What to work on
Give the records back in full, exactly as they read.

Data records
◆ ◆ ◆ ◆

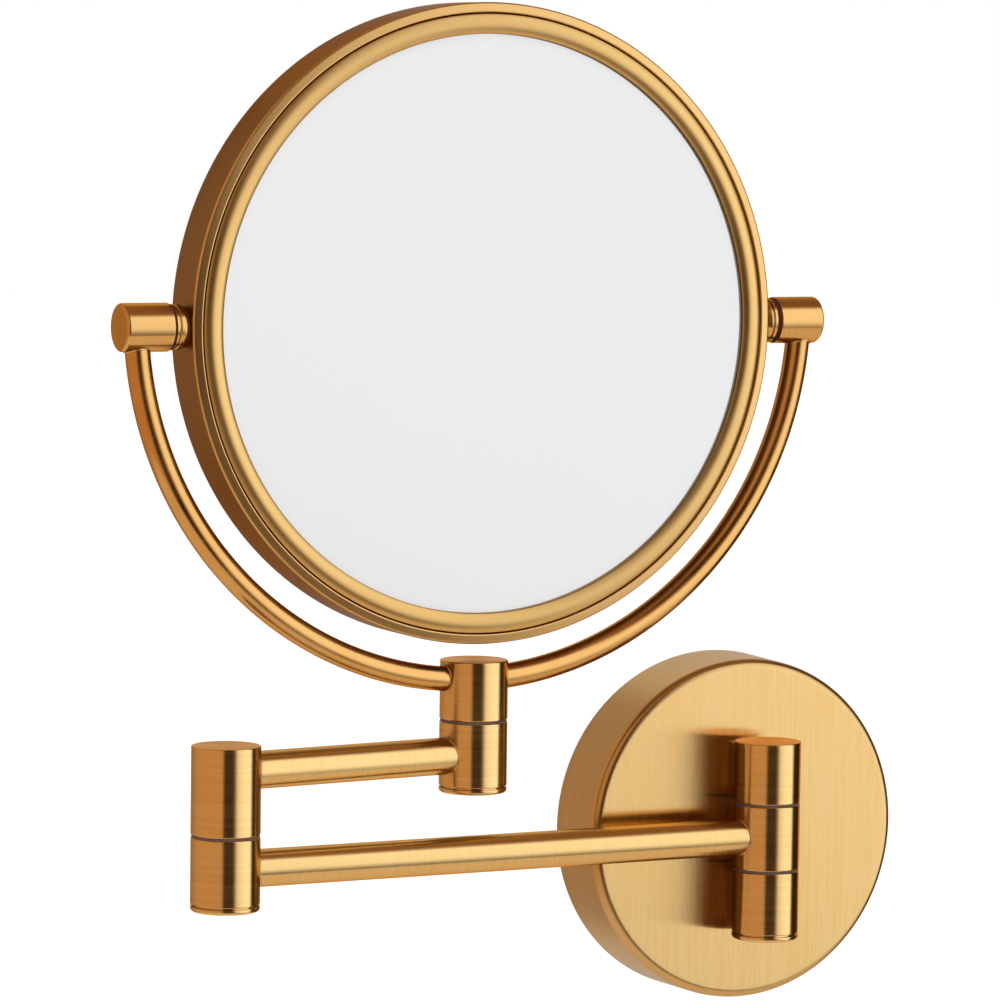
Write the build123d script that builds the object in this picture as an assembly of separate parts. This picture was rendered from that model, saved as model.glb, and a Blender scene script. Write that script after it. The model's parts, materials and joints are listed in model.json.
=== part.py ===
from build123d import *
import math
import os

# Wall-mounted extendable shaving mirror, in millimetres.
# Origin: centre of the wall plate's back face. +Y goes into the wall, -Y into the room, +Z is up, and the
# arms reach out to -X. Both arms are shown almost folded along the wall, as the mirror is stored.

# ---------------------------------------------------------------- driving dimensions
# wall plate
COVER_RADIUS_BACK = 57.3
COVER_RADIUS_FRONT = 56.8
COVER_DEPTH = 26.2
COVER_EDGE = 3.0
COVER_WALL = 2.2
COVER_FACE = 3.0
BRACKET_RADIUS = 54.6
BRACKET_THICKNESS = 2.0
BRACKET_RIM_HEIGHT = 11.0
BRACKET_RIM_WALL = 2.0
WALL_HOLE_CIRCLE = 64.0
WALL_HOLE_COUNT = 3
WALL_HOLE_RADIUS = 2.5

# hinge posts, three stacks of barrels on vertical pins
POST_RADIUS = 11.0
HINGE_STANDOFF = 40.1
JOINT_GAP = 0.8
FACE_GAP = 0.05
ARM_1_KNUCKLE = 21.2
UPPER_WALL_KNUCKLE = 20.0
LOWER_WALL_KNUCKLE = 20.6
ELBOW_KNUCKLE = 28.0
SWIVEL_LOWER_KNUCKLE = 20.8
SWIVEL_UPPER_KNUCKLE = 19.1
SWIVEL_ARM_RISE = 10.0
POST_EDGE = 0.4
CAP_DISC = 1.7
CAP_LINE = 0.5
FOOT_WIDTH = 13.0
FOOT_INSET = 1.5

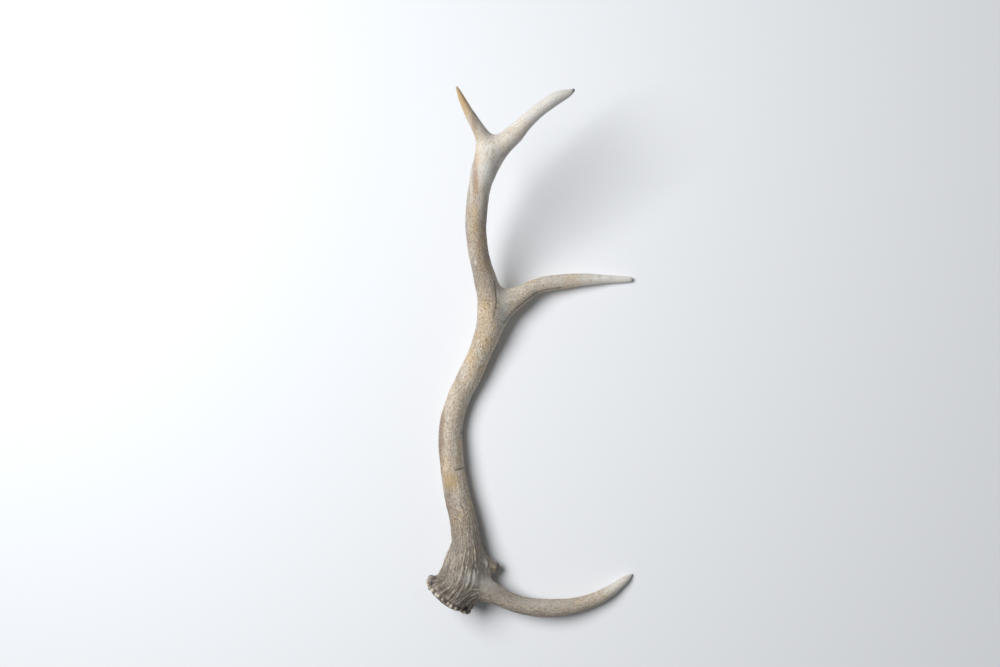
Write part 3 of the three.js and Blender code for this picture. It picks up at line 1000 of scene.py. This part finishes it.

◆ ◆ ◆ ◆

Exercise result
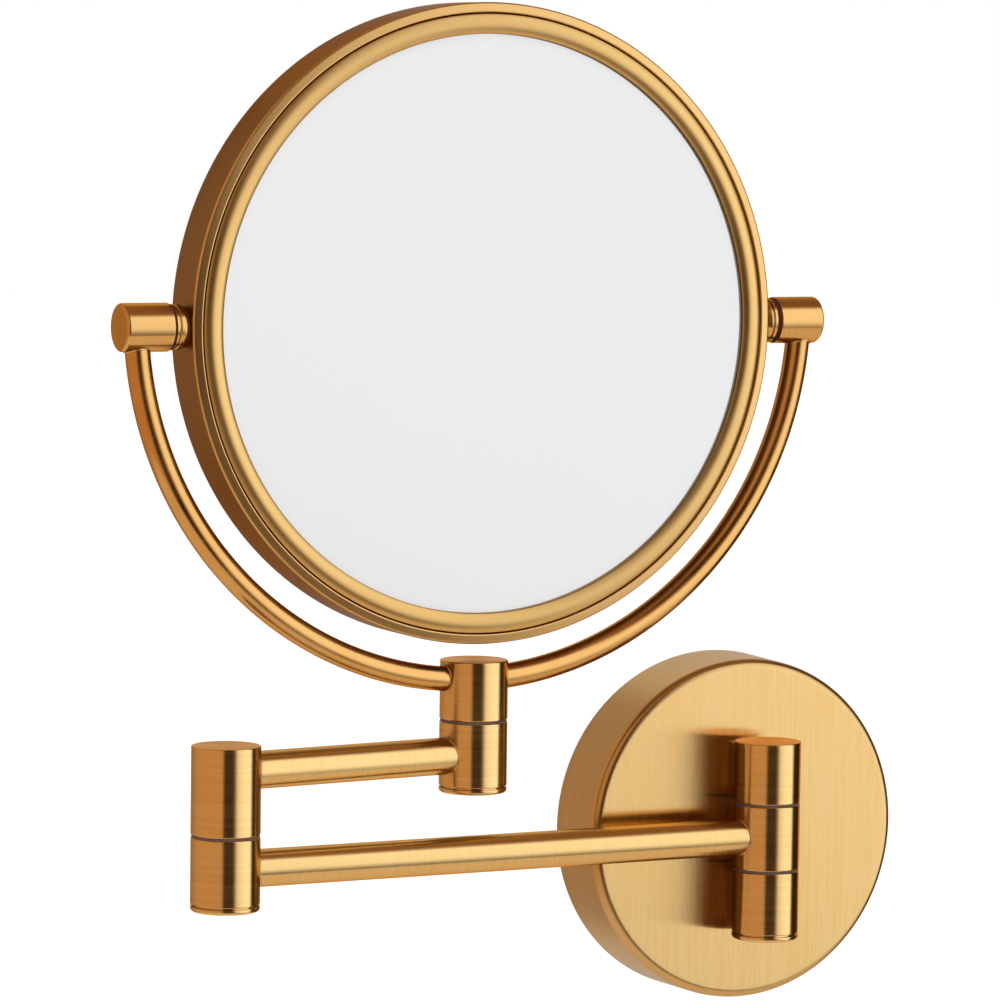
Write the build123d script that builds the object in this picture as an assembly of separate parts. This picture was rendered from that model, saved as model.glb, and a Blender scene script. Write that script after it. The model's parts, materials and joints are listed in model.json.
=== part.py ===
from build123d import *
import math
import os

# Wall-mounted extendable shaving mirror, in millimetres.
# Origin: centre of the wall plate's back face. +Y goes into the wall, -Y into the room, +Z is up, and the
# arms reach out to -X. Both arms are shown almost folded along the wall, as the mirror is stored.

# ---------------------------------------------------------------- driving dimensions
# wall plate
COVER_RADIUS_BACK = 57.3
COVER_RADIUS_FRONT = 56.8
COVER_DEPTH = 26.2
COVER_EDGE = 3.0
COVER_WALL = 2.2
COVER_FACE = 3.0
BRACKET_RADIUS = 54.6
BRACKET_THICKNESS = 2.0
BRACKET_RIM_HEIGHT = 11.0
BRACKET_RIM_WALL = 2.0
WALL_HOLE_CIRCLE = 64.0
WALL_HOLE_COUNT = 3
WALL_HOLE_RADIUS = 2.5

# hinge posts, three stacks of barrels on vertical pins
POST_RADIUS = 11.0
HINGE_STANDOFF = 40.1
JOINT_GAP = 0.8
FACE_GAP = 0.05
ARM_1_KNUCKLE = 21.2
UPPER_WALL_KNUCKLE = 20.0
LOWER_WALL_KNUCKLE = 20.6
ELBOW_KNUCKLE = 28.0
SWIVEL_LOWER_KNUCKLE = 20.8
SWIVEL_UPPER_KNUCKLE = 19.1
SWIVEL_ARM_RISE = 10.0
POST_EDGE = 0.4
CAP_DISC = 1.7
CAP_LINE = 0.5
FOOT_WIDTH = 13.0
FOOT_INSET = 1.5

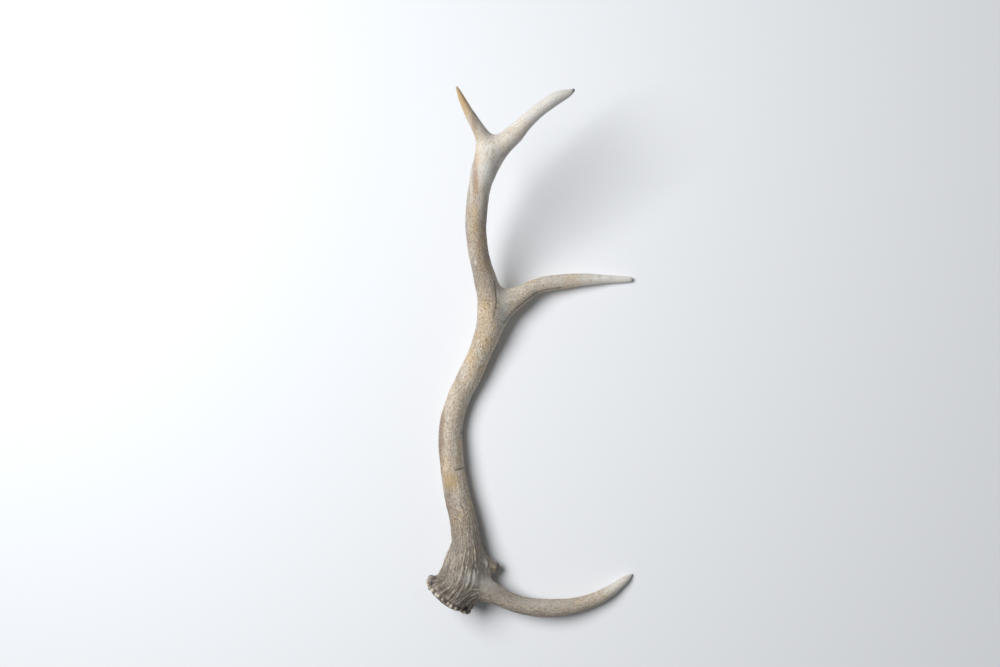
Write part 3 of the three.js and Blender code for this picture. It picks up at line 1000 of scene.py. This part finishes it.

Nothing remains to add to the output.